Of course, some schools go outside the national curriculum and make sure their students can compete for those universities where to take mathematics, physics and other subjects like economics a high standard of both pure and applied mathematics is required. But the majority do not cover this to a sufficient standard as far as I can see and so the nation will continue to be short of the skills it needs to compete in a global market.
Still in education I also attended a meeting of the University of Bedfordshire Court where I am a member. Our new Chancellor John Bercow, the Speaker of the House of Commons, gave a polished performance in his first Court meeting as did Bill Gammell, former Minister of Higher Education, who has been Vice Chancellor for two years. Local MP Kelvin Hopkins, by complete coincidence, asked a question about mathematics. It’s not a subject the University teaches but his point was that the University does train teachers and there is a national shortage of maths teachers.

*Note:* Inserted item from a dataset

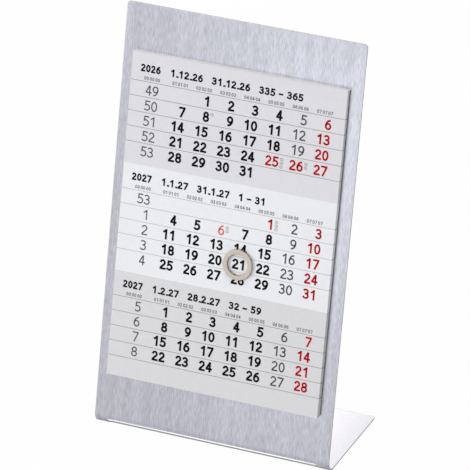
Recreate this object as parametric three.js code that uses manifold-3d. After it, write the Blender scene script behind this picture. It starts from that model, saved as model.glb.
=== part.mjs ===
// A three-month desk calendar. A pad of leaves on a board is taped to the front of a stand that is folded
// from one sheet of brushed steel, and a ring magnet on the pad marks the day.
// Millimetres, +Z up, the pad faces -Y. The origin is the middle of the stand's footprint on the table.
import * as THREE from "three";
import { mergeVertices } from "three/addons/utils/BufferGeometryUtils.js";
import Module from "manifold-3d";

const wasm = await Module();
wasm.setup();

// Stand: overall sizes, the sheet and its fold
const standWidth = 110;
const standHeight = 186.3;
const standDepth = 53;
const lean = THREE.MathUtils.degToRad(12);
const sheetThickness = 0.6;
const insideBendRadius = 4;
const panelCornerRadius = 1.5;
const footCornerRadius = 1.2;

// Slot that relieves the fold: the whole sheet left beside its ends, and how far its edges lie inside the bend
const slotTab = 5;
const slotFromFoot = 1.2;
const slotFromPanel = 1.95;

// Pad: the board and the block of leaves, thin at the glued head and fuller at the loose tail
const padWidth = 98.7;
const padLength = 144.4;
const padBelowTop = 20.1;
const boardThickness = 0.8;
const leavesAtHead = 1.85;
const leavesAtTail = 2.65;
const glueThickness = 0.2;

// Double-sided tape between the board and the panel
const tapeWidth = 18;
const tapeThickness = 0.15;
const tapeFromSide = 8;
const tapeFromEnd = 12;

// Ring magnet: its place is measured from the middle of the page's head
const ringDiameter = 13.5;
const ringBand = 2;
const ringThickness = 1.3;
const ringEdgeRadius = 0.3;
const ringAcross = 7.25;
const ringDown = 83.9;

// Gap left between pieces that touch
const seat = 0.2;

// Facets in a rounded corner, in the fold, in a half-round slot end, and round the ring
const cornerSteps = 5;
const bendSteps = 12;
const slotEndSteps = 8;
const ringSteps = 64;
const ringEdgeSteps = 3;

// The flat blank: lengths along the sheet's middle, from the foot's back edge to the panel's top edge
const foldAngle = Math.PI / 2 + lean;
const outsideBendRadius = insideBendRadius + sheetThickness;
const footRun = standDepth - outsideBendRadius;
const bendRun = foldAngle * (insideBendRadius + sheetThickness / 2);
const bendTop = outsideBendRadius * (1 - Math.cos(foldAngle));
const panelRun = (standHeight - bendTop) / Math.cos(lean);
const blankRun = footRun + bendRun + panelRun;

// Takes a point of the flat blank to its place on the folded sheet: x across it, run along it,
// and depth into the metal from the face that becomes the outside
function fold(x, run, depth) {
  const turned = foldAngle * THREE.MathUtils.clamp((run - footRun) / bendRun, 0, 1);
  const alongFoot = Math.min(run, footRun);
  const upPanel = Math.max(run - footRun - bendRun, 0);
  const radius = outsideBendRadius - depth;
  return new THREE.Vector3(
    x,
    standDepth / 2 - alongFoot - radius * Math.sin(turned) + upPanel * Math.sin(lean),
    outsideBendRadius - radius * Math.cos(turned) + upPanel * Math.cos(lean),
  );
}

// Half the width of an outline with round corners, at a distance in from its straight end
function halfWidthInside(halfWidth, cornerRadius, fromEnd) {
  const short = Math.max(cornerRadius - fromEnd, 0);
  return halfWidth - cornerRadius + Math.sqrt(cornerRadius ** 2 - short ** 2);
}

// Distances in from an end at which a round corner has its facets
function cornerStations(radius, steps) {
  return Array.from({ length: steps + 1 }, (_, i) => radius * (1 - Math.cos((Math.PI / 2) * (i / steps))));
}

// A closed body that follows the fold: as wide as halfWidth says at each run, from one depth to another
function foldedBody(runs, halfWidth, outerDepth, innerDepth) {
  const steps = runs.length - 1;
  const geometry = new THREE.BoxGeometry(1, 1, 1, 1, steps, 1);
  const position = geometry.attributes.position;
  for (let i = 0; i < position.count; i += 1) {
    const run = runs[Math.round((position.getY(i) + 0.5) * steps)];
    const depth = position.getZ(i) > 0 ? outerDepth : innerDepth;
    const point = fold(Math.sign(position.getX(i)) * halfWidth(run), run, depth);
    position.setXYZ(i, point.x, point.y, point.z);
  }
  return geometry;
}

// The blank with its rounded corners, folded
function foldedBlank() {
  const footCorner = cornerStations(footCornerRadius, cornerSteps);
  const panelCorner = cornerStations(panelCornerRadius, cornerSteps).reverse();
  const bend = Array.from({ length: bendSteps + 1 }, (_, i) => footRun + (bendRun * i) / bendSteps);
  const runs = [...footCorner, ...bend, ...panelCorner.map((fromEnd) => blankRun - fromEnd)];
  const halfWidth = (run) => Math.min(
    halfWidthInside(standWidth / 2, footCornerRadius, run),
    halfWidthInside(standWidth / 2, panelCornerRadius, blankRun - run),
  );
  return foldedBody(runs, halfWidth, 0, sheetThickness);
}

// What the slot removes: a long hole with half-round ends in the blank, folded with it
function foldedSlot() {
  const start = footRun + slotFromFoot;
  const end = footRun + bendRun - slotFromPanel;
  const endRadius = (end - start) / 2;
  const firstHalf = cornerStations(endRadius, slotEndSteps);
  const secondHalf = firstHalf.slice(0, -1).reverse();
  const runs = [...firstHalf.map((fromEnd) => start + fromEnd), ...secondHalf.map((fromEnd) => end - fromEnd)];
  const halfLength = standWidth / 2 - slotTab;
  const halfWidth = (run) => halfWidthInside(halfLength, endRadius, Math.min(run - start, end - run));
  const overcut = insideBendRadius / 2;
  return foldedBody(runs, halfWidth, -overcut, sheetThickness + overcut);
}

function toSolid(geometry) {
  const bare = geometry.clone();
  bare.deleteAttribute("normal");
  bare.deleteAttribute("uv");
  const merged = mergeVertices(bare);
  return new wasm.Manifold(new wasm.Mesh({
    numProp: 3,
    vertProperties: new Float32Array(merged.attributes.position.array),
    triVerts: new Uint32Array(merged.index.array),
  }));
}

function toGeometry(solid) {
  const mesh = solid.getMesh();
  const geometry = new THREE.BufferGeometry();
  geometry.setAttribute("position", new THREE.BufferAttribute(mesh.vertProperties, mesh.numProp));
  geometry.setIndex(new THREE.BufferAttribute(mesh.triVerts, 1));
  geometry.computeVertexNormals();
  return geometry;
}

function standGeometry() {
  return toGeometry(toSolid(foldedBlank()).subtract(toSolid(foldedSlot())));
}

// A flat rectangular sheet in the panel's frame, centred across it, with its back at the given height
function sheetGeometry(width, low, high, back, thickness) {
  const outline = new THREE.Shape();
  outline.moveTo(-width / 2, low);
  outline.lineTo(width / 2, low);
  outline.lineTo(width / 2, high);
  outline.lineTo(-width / 2, high);
  outline.closePath();
  const geometry = new THREE.ExtrudeGeometry(outline, { depth: thickness, bevelEnabled: false });
  return geometry.translate(0, 0, back);
}

// The leaves as they lie together: a wedge-like section along the pad, drawn side on and extruded across it
function leafGeometry(width, low, high, back) {
  const section = new THREE.Shape();
  section.moveTo(low, back);
  section.lineTo(high, back);
  section.lineTo(high, back + leavesAtHead);
  section.lineTo(low, back + leavesAtTail);
  section.closePath();
  const geometry = new THREE.ExtrudeGeometry(section, { depth: width, bevelEnabled: false });
  const across = new THREE.Vector3(1, 0, 0);
  const along = new THREE.Vector3(0, 1, 0);
  const out = new THREE.Vector3(0, 0, 1);
  geometry.applyMatrix4(new THREE.Matrix4().makeBasis(along, out, across));
  return geometry.translate(-width / 2, 0, 0);
}

// A flat ring with rounded edges, its back face at height 0 and its axis along Z
function ringGeometry() {
  const edge = Math.min(ringEdgeRadius, ringBand / 2, ringThickness / 2);
  const outer = ringDiameter / 2;
  const inner = outer - ringBand;
  const corners = [
    [outer - edge, edge, -Math.PI / 2],
    [outer - edge, ringThickness - edge, 0],
    [inner + edge, ringThickness - edge, Math.PI / 2],
    [inner + edge, edge, Math.PI],
  ];
  const profile = new THREE.Path();
  for (const [radius, height, from] of corners) {
    profile.absarc(radius, height, edge, from, from + Math.PI / 2, false);
  }
  profile.closePath();
  return new THREE.LatheGeometry(profile.getPoints(ringEdgeSteps), ringSteps).rotateX(Math.PI / 2);
}

// Finishes, one for each kind of surface
const brushedSteel = new THREE.MeshStandardMaterial({ color: "#c3c6cf", roughness: 0.38, metalness: 1 });
const leafPaper = new THREE.MeshStandardMaterial({ color: "#e6e6ea", roughness: 0.85, metalness: 0 });
const greyBoard = new THREE.MeshStandardMaterial({ color: "#6d7276", roughness: 0.9, metalness: 0 });
const paddingGlue = new THREE.MeshStandardMaterial({ color: "#b9b3ab", roughness: 0.5, metalness: 0 });
const foamTape = new THREE.MeshStandardMaterial({ color: "#eeeeea", roughness: 0.8, metalness: 0 });
const coatedMagnet = new THREE.MeshStandardMaterial({ color: "#ccbfaf", roughness: 0.45, metalness: 0 });

function piece(name, geometry, material) {
  const mesh = new THREE.Mesh(geometry, material);
  mesh.name = name;
  return mesh;
}

// The pad in the panel's own frame: X across, Y up the panel from its top edge, Z out of its front face
function pad() {
  const group = new THREE.Group();
  const head = -padBelowTop;
  const tail = head - padLength;
  const boardBack = seat + tapeThickness + seat;
  const leavesBack = boardBack + boardThickness + seat;
  const leavesHead = head - glueThickness - seat;
  const tapeLength = padWidth - 2 * tapeFromSide;
  const upperTape = head - tapeFromEnd - tapeWidth;
  const lowerTape = tail + tapeFromEnd;
  const glueHeight = leavesBack + leavesAtHead - boardBack;

  group.add(
    piece("adhesive_tape_upper", sheetGeometry(tapeLength, upperTape, upperTape + tapeWidth, seat, tapeThickness),
      foamTape),
    piece("adhesive_tape_lower", sheetGeometry(tapeLength, lowerTape, lowerTape + tapeWidth, seat, tapeThickness),
      foamTape),
    piece("backing_board", sheetGeometry(padWidth, tail, leavesHead, boardBack, boardThickness), greyBoard),
    piece("leaf_block", leafGeometry(padWidth, tail, leavesHead, leavesBack), leafPaper),
    piece("head_binding", sheetGeometry(padWidth, head - glueThickness, head, boardBack, glueHeight), paddingGlue),
    pageMarker(tail, leavesHead, leavesBack),
  );
  return group;
}

// The ring lies flat on the front leaf, which slopes because the block is fuller at the tail
function pageMarker(tail, leavesHead, leavesBack) {
  const page = new THREE.Group();
  page.position.set(0, leavesHead, leavesBack + leavesAtHead);
  page.rotation.x = Math.atan2(leavesAtHead - leavesAtTail, leavesHead - tail);
  const ring = piece("date_marker", ringGeometry(), coatedMagnet);
  ring.position.set(ringAcross, -ringDown, seat);
  page.add(ring);
  return page;
}

function calendar() {
  const group = new THREE.Group();
  const padFrame = pad();
  padFrame.position.copy(fold(0, blankRun, 0));
  padFrame.rotation.x = Math.PI / 2 - lean;
  group.add(piece("stand", standGeometry(), brushedSteel), padFrame);
  return group;
}

export default calendar();
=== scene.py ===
# A three-month desk calendar: a pad of printed leaves on a leaning stand of folded, brushed steel.
# Metres, +Z up, the page faces -Y. The sections follow the calendar as it is put together.
import datetime
import math
import random

import bmesh
import bpy
from mathutils import Matrix, Vector


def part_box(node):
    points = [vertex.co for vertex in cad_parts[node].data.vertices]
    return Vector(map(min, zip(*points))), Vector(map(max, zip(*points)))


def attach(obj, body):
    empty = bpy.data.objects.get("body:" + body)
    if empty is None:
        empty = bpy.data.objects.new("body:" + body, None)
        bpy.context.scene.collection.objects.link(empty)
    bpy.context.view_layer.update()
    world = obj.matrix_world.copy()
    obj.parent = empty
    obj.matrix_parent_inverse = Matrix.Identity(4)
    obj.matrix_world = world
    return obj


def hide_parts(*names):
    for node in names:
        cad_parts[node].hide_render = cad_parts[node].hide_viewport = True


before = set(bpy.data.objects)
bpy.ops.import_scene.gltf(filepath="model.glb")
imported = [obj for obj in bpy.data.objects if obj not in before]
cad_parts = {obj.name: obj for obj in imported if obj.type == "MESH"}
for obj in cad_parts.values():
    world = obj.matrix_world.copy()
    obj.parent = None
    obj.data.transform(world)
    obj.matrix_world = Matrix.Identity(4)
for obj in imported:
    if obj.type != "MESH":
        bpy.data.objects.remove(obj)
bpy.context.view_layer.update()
scene = bpy.context.scene
scene.view_settings.view_transform = "Standard"
mm = 0.001


# Camera
# A long lens on the calendar's right, a little above it, as a catalogue photograph is taken.
camera_azimuth = math.radians(23.58)
camera_elevation = math.radians(27.68)
camera_distance = 2.223
camera_aim = Vector((-7.25, 16.10, 81.85)) * mm


def direction(azimuth, elevation):
    return Vector((
        math.sin(azimuth) * math.cos(elevation),
        -math.cos(azimuth) * math.cos(elevation),
        math.sin(elevation),
    ))


camera_data = bpy.data.cameras.new("camera")
camera_data.sensor_width = 36.0
camera_data.lens = 395.1
camera = bpy.data.objects.new("camera", camera_data)
camera.location = camera_aim + camera_distance * direction(camera_azimuth, camera_elevation)
camera.rotation_euler = (math.pi / 2 - camera_elevation, 0, camera_azimuth)
scene.collection.objects.link(camera)
scene.camera = camera


# Table and light
# A pale table that keeps a faint shadow, under a white sky. The main lamp stands low at the front left, so
# the marker's shadow falls up and to the right, and the pad's right edge is in shade. Two weak lamps in
# place of white cards lift the panel from the front and the foot from behind.
table_half_side = 3.0
table_below_foot = 0.05 * mm
table_shown_white = 0.98
lamps_aim = Vector((0, 0, 90)) * mm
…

Our standards of mathematics and numeracy now rank below the international average. The question stimulated a lively debate in which I joined given the above. Engineers in the room confirmed the problem and one local businessman said in 25 years he had been unable to recruit one British engineering graduate. A quarter of his workforce was Polish, all graduates but all willing to roll up their sleeves and get their hands dirty. Others present thought it was a cultural problem as modern parents all wanted their sons and daughters to become doctors and lawyers rather than engineers who they see as messing about with hammers and spanners.
John Bercow said as Speaker he could decide on Adjournment debates and he hoped an MP might bring this subject forward as one for the House of Commons to debate. If that happens it was, as Bill Gammell told me afterwards, “a good morning’s work.”